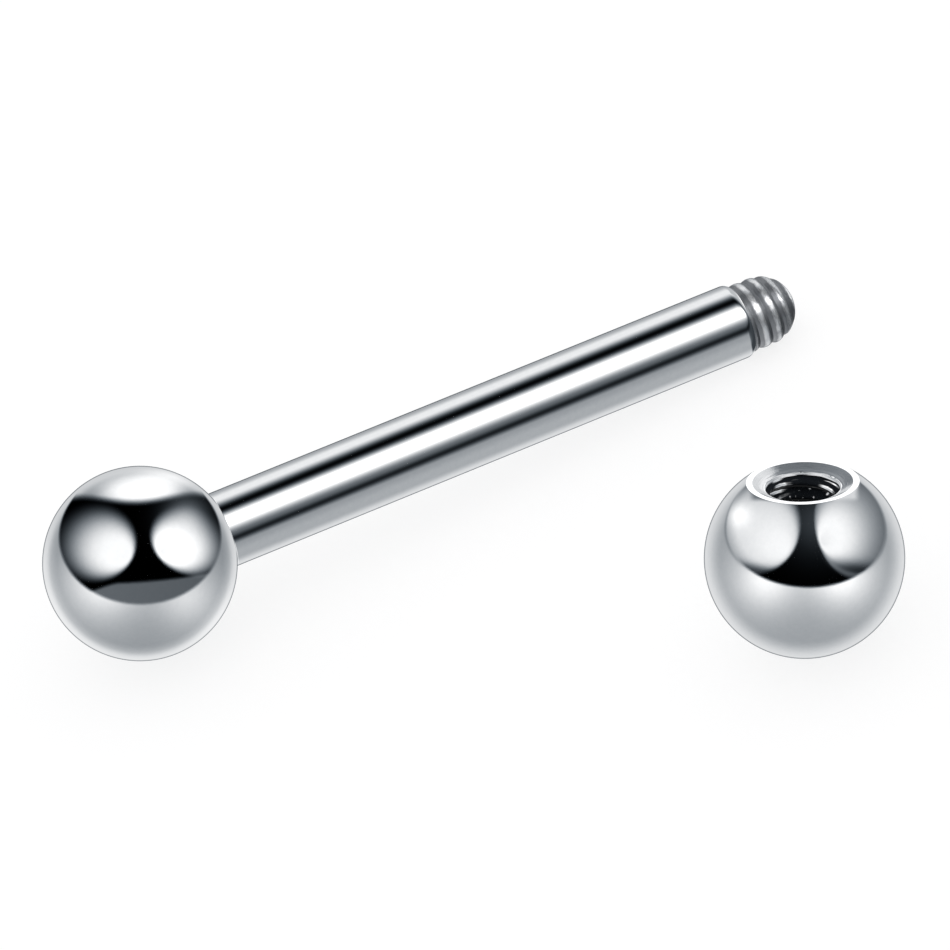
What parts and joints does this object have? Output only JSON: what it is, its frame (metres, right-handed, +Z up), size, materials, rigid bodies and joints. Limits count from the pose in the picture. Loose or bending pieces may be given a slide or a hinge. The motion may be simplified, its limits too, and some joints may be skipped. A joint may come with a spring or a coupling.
{
  "type": "piercing barbell",
  "caption": "Straight metal bar with a fixed ball on one end and a short outside thread on the other, its screw-on ball lying loose beside it.",
  "frame": {"origin": "on the floor, at the middle of the box round the two pieces as they lie", "axes": "+Z up; +X along the bar's line on the floor, from the fixed ball to the threaded end, and the longest side of the box; the loose ball lies on the -Y side"},
  "size_m": [0.017, 0.0132, 0.004],
  "materials": {
    "polished_steel": "mirror-polished stainless steel, with a duller machined thread and a turned countersink"
  },
  "bodies": {
    "root": {"barbell_post": "polished_steel", "screw_ball": "polished_steel"}
  },
  "joints": []
}
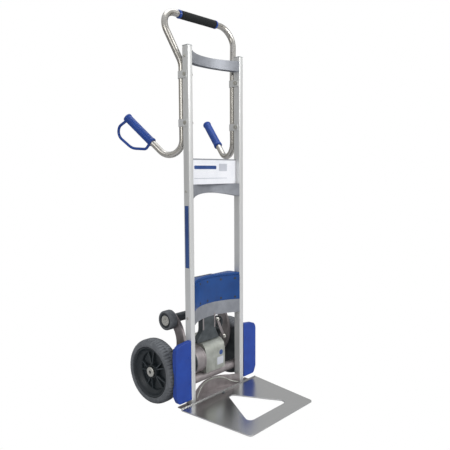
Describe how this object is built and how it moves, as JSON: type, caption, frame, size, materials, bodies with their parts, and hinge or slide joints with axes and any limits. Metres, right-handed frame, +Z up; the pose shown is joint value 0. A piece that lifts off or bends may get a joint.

> **WRITTEN INSTRUCTION**: Above are the records; copy all of them exactly.

> **FINISHED EXERCISE**:
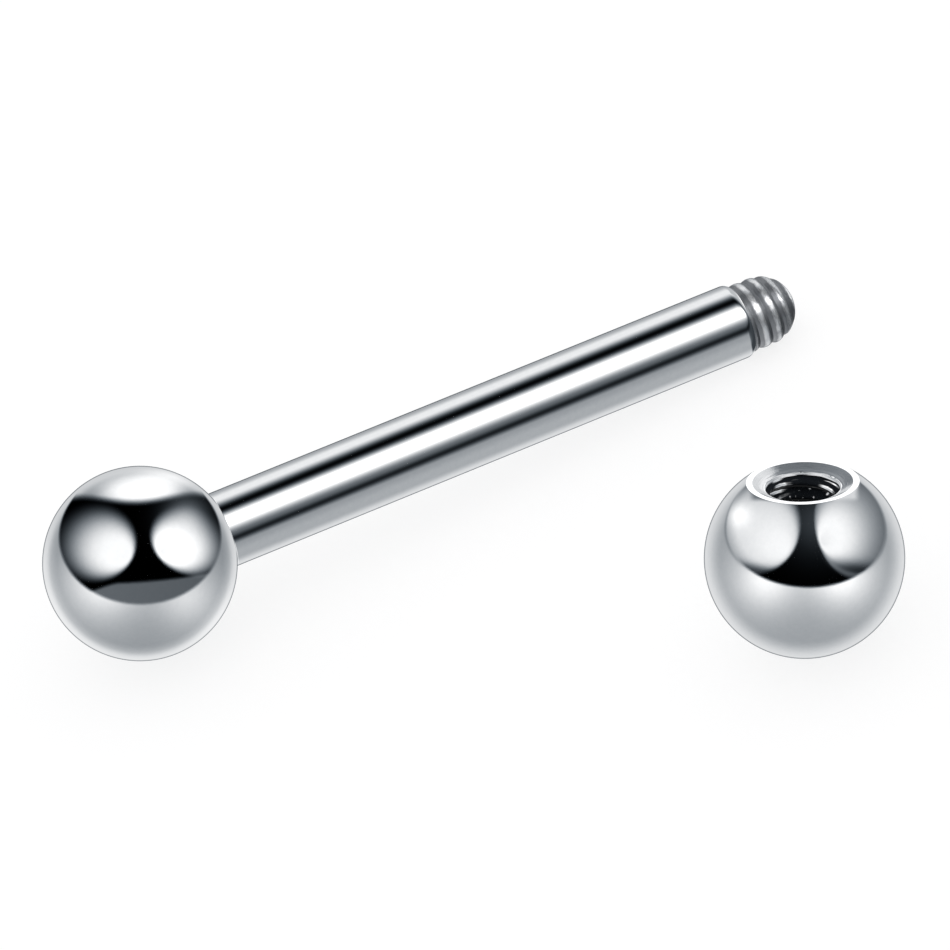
What parts and joints does this object have? Output only JSON: what it is, its frame (metres, right-handed, +Z up), size, materials, rigid bodies and joints. Limits count from the pose in the picture. Loose or bending pieces may be given a slide or a hinge. The motion may be simplified, its limits too, and some joints may be skipped. A joint may come with a spring or a coupling.
{
  "type": "piercing barbell",
  "caption": "Straight metal bar with a fixed ball on one end and a short outside thread on the other, its screw-on ball lying loose beside it.",
  "frame": {"origin": "on the floor, at the middle of the box round the two pieces as they lie", "axes": "+Z up; +X along the bar's line on the floor, from the fixed ball to the threaded end, and the longest side of the box; the loose ball lies on the -Y side"},
  "size_m": [0.017, 0.0132, 0.004],
  "materials": {
    "polished_steel": "mirror-polished stainless steel, with a duller machined thread and a turned countersink"
  },
  "bodies": {
    "root": {"barbell_post": "polished_steel", "screw_ball": "polished_steel"}
  },
  "joints": []
}
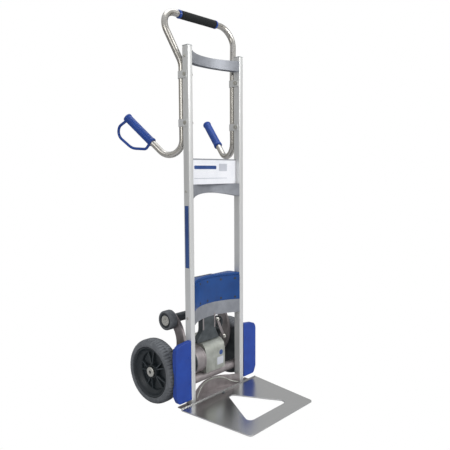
Describe how this object is built and how it moves, as JSON: type, caption, frame, size, materials, bodies with their parts, and hinge or slide joints with axes and any limits. Metres, right-handed frame, +Z up; the pose shown is joint value 0. A piece that lifts off or bends may get a joint.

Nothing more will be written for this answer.